TASK MATERIAL.
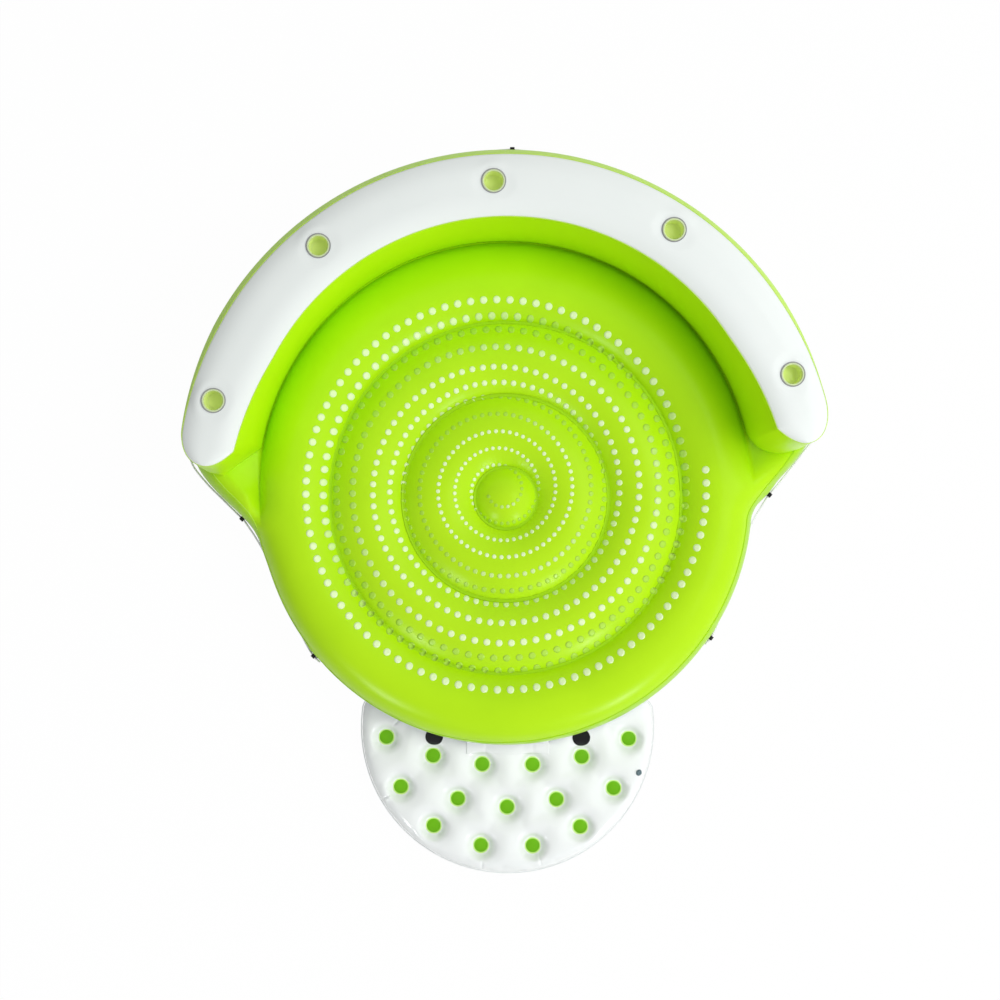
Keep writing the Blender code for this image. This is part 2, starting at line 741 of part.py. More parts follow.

---

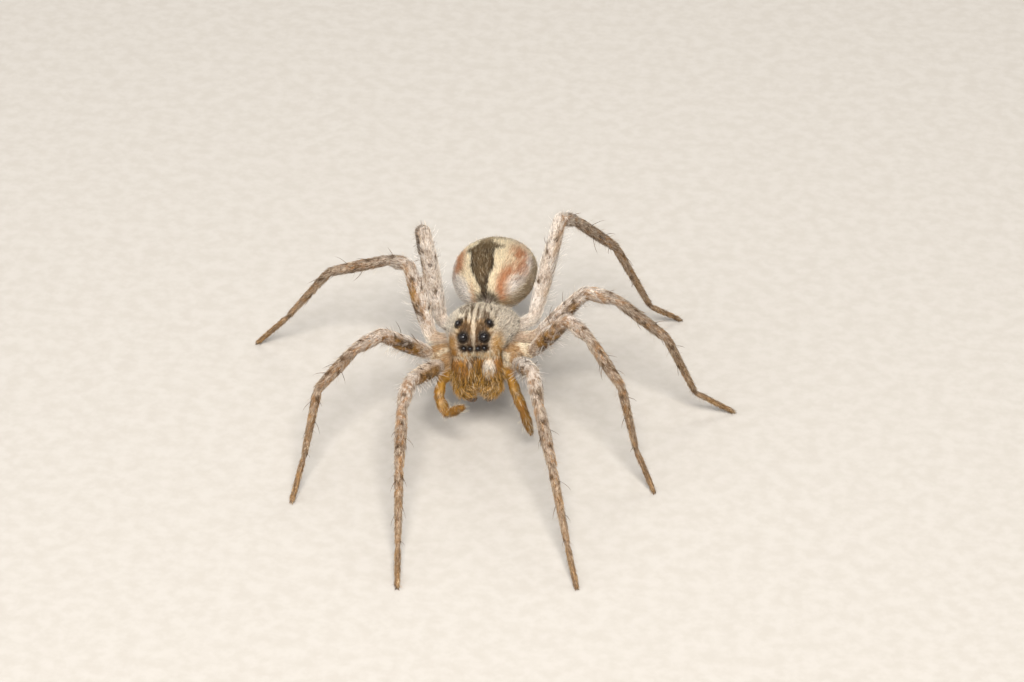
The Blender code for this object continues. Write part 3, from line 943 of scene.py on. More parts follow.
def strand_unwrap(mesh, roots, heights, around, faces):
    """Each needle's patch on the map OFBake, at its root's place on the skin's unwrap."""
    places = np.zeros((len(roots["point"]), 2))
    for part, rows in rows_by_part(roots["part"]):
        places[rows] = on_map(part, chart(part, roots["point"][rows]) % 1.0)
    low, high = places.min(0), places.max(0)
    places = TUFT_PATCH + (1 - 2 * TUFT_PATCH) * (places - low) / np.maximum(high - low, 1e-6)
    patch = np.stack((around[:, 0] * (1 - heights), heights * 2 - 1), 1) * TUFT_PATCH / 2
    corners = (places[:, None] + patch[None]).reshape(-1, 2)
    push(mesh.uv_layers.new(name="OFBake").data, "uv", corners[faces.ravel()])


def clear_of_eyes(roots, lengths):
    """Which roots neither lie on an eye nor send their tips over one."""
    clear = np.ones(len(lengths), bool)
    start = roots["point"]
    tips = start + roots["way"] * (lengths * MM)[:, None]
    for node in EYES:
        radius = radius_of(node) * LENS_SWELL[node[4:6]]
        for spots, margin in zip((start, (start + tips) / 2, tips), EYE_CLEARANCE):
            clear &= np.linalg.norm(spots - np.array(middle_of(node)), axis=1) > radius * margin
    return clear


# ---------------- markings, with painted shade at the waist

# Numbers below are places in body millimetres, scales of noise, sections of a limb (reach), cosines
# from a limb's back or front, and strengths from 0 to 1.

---

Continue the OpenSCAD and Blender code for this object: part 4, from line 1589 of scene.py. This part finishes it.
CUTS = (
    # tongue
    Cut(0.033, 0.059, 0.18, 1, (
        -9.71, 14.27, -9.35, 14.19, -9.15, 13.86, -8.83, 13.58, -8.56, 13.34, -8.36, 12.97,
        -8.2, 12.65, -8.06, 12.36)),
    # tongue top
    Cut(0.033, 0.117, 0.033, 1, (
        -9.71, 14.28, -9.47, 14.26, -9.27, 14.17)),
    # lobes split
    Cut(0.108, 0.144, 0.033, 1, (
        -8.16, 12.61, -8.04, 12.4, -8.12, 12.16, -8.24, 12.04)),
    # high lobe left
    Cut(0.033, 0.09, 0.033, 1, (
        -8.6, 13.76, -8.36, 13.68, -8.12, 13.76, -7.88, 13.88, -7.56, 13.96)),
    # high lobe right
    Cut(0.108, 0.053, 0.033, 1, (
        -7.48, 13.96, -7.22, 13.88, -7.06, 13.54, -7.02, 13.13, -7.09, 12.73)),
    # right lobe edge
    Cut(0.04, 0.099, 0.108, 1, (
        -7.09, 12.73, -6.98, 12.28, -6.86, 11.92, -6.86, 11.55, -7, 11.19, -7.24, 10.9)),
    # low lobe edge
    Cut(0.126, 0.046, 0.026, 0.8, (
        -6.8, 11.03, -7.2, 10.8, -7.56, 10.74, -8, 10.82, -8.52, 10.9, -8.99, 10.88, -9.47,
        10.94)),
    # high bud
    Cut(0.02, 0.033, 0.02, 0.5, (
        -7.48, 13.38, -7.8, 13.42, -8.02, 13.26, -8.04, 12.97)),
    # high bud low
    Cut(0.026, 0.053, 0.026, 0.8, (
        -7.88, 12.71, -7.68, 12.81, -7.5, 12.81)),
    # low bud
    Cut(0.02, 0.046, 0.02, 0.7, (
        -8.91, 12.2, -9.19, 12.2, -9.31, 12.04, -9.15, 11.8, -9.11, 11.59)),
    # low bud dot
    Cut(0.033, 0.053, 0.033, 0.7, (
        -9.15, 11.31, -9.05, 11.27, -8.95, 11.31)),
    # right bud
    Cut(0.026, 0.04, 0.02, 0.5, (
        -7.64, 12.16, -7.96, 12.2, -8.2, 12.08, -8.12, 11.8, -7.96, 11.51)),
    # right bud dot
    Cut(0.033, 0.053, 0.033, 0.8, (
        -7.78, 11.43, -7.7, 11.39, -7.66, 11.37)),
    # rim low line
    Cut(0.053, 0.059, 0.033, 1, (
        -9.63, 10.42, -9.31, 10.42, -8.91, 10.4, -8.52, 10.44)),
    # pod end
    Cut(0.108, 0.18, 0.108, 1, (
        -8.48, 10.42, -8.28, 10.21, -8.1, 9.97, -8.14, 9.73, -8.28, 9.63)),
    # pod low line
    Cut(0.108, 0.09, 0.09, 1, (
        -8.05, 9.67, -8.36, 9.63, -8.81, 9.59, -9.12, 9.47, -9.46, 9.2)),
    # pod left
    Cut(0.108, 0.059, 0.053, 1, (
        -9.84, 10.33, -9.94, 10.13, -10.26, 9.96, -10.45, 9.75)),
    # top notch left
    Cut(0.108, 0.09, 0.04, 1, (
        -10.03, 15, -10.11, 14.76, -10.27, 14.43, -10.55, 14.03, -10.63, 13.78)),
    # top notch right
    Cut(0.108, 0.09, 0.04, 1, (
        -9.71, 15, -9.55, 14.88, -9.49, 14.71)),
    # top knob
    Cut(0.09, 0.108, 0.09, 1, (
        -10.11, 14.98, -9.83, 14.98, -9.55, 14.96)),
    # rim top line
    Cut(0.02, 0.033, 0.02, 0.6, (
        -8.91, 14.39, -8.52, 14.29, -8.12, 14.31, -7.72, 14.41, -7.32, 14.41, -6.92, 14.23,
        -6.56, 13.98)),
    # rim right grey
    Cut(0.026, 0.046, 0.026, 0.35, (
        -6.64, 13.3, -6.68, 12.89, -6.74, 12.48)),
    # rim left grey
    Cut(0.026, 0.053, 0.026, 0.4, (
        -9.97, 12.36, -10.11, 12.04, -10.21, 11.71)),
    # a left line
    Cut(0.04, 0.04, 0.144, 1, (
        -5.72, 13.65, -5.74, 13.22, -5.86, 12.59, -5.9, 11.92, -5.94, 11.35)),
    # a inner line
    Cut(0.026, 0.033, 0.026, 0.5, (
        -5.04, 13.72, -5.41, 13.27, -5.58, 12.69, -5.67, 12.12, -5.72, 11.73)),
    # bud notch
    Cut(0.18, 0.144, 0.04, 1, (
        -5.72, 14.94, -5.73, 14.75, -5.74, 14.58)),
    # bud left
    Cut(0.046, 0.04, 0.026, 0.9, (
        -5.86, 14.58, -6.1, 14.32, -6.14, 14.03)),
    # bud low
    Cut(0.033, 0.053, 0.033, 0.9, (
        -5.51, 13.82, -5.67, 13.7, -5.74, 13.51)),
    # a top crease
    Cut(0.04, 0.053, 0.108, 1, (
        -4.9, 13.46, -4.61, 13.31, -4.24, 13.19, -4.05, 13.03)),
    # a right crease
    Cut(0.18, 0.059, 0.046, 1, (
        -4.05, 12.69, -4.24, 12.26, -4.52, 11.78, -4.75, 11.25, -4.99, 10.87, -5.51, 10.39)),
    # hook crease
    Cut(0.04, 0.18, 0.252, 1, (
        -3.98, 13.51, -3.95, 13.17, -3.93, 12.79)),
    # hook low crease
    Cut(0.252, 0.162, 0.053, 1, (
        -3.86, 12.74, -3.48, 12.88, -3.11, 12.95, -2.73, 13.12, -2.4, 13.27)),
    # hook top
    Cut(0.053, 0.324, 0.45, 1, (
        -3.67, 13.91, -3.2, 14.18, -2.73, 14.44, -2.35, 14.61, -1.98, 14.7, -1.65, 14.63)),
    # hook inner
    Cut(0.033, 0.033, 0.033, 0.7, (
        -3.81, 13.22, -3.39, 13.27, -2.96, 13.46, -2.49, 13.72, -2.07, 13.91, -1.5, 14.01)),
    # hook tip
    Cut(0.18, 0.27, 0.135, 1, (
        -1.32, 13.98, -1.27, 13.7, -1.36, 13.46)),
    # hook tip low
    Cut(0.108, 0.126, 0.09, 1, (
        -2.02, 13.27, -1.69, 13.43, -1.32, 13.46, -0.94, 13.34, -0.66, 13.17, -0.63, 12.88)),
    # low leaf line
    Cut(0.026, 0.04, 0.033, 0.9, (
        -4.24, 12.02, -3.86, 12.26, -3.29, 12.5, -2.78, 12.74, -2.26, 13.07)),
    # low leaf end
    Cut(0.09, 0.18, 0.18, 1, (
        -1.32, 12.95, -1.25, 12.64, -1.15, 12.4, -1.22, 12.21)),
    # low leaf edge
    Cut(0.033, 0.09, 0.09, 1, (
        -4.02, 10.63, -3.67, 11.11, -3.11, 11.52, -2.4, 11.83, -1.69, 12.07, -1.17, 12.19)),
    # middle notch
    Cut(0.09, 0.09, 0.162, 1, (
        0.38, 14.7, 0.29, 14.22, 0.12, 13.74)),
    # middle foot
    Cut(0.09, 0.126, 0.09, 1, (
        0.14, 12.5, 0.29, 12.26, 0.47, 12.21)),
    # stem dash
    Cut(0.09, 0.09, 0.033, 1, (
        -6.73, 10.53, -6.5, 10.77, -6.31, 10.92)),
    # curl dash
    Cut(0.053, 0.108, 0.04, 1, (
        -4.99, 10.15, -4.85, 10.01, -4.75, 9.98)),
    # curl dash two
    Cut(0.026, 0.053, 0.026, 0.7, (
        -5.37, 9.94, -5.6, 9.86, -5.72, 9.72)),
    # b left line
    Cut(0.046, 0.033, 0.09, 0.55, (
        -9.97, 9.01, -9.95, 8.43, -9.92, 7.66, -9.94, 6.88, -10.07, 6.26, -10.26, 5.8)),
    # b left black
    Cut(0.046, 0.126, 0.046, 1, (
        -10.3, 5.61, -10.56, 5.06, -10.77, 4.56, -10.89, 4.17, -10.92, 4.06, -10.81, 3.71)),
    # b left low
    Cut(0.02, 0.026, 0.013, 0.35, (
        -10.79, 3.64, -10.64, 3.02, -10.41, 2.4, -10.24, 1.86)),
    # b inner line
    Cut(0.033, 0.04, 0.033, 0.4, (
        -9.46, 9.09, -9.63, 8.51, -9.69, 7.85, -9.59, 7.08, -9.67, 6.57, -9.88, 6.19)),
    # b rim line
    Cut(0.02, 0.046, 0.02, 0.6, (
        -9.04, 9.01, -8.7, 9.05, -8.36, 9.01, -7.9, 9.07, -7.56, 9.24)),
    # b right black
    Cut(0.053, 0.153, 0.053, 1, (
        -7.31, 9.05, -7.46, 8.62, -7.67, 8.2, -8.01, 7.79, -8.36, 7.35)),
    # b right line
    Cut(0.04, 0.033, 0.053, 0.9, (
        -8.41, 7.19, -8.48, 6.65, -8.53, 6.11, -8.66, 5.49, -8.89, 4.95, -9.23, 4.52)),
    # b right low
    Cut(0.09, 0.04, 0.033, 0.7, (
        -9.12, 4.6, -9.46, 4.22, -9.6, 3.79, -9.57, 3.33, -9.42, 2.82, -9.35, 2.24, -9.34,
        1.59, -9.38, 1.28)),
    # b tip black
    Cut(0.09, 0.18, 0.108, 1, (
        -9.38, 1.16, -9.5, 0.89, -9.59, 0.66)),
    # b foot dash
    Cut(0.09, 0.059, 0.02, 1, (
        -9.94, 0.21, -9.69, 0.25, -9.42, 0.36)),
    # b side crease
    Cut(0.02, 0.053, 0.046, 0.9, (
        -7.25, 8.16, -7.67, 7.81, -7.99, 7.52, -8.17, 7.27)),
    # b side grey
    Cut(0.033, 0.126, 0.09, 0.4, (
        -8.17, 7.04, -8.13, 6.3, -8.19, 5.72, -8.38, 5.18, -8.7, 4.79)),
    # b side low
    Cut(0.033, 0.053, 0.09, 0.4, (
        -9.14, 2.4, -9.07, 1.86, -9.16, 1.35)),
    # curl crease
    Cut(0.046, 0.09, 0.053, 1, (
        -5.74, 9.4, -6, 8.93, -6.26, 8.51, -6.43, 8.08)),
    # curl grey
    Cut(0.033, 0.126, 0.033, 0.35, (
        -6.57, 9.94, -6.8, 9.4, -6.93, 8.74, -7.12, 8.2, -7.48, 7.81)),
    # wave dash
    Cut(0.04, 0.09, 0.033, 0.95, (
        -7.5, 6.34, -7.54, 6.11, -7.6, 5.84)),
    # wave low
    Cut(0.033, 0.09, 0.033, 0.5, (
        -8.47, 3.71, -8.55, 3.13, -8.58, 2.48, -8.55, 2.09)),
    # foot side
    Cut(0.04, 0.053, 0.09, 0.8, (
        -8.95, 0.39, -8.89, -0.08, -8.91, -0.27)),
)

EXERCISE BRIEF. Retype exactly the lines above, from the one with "The Blender code for this object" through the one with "return clear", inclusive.

FULL RESPONSE.
The Blender code for this object continues. Write part 3, from line 943 of scene.py on. More parts follow.
def strand_unwrap(mesh, roots, heights, around, faces):
    """Each needle's patch on the map OFBake, at its root's place on the skin's unwrap."""
    places = np.zeros((len(roots["point"]), 2))
    for part, rows in rows_by_part(roots["part"]):
        places[rows] = on_map(part, chart(part, roots["point"][rows]) % 1.0)
    low, high = places.min(0), places.max(0)
    places = TUFT_PATCH + (1 - 2 * TUFT_PATCH) * (places - low) / np.maximum(high - low, 1e-6)
    patch = np.stack((around[:, 0] * (1 - heights), heights * 2 - 1), 1) * TUFT_PATCH / 2
    corners = (places[:, None] + patch[None]).reshape(-1, 2)
    push(mesh.uv_layers.new(name="OFBake").data, "uv", corners[faces.ravel()])


def clear_of_eyes(roots, lengths):
    """Which roots neither lie on an eye nor send their tips over one."""
    clear = np.ones(len(lengths), bool)
    start = roots["point"]
    tips = start + roots["way"] * (lengths * MM)[:, None]
    for node in EYES:
        radius = radius_of(node) * LENS_SWELL[node[4:6]]
        for spots, margin in zip((start, (start + tips) / 2, tips), EYE_CLEARANCE):
            clear &= np.linalg.norm(spots - np.array(middle_of(node)), axis=1) > radius * margin
    return clear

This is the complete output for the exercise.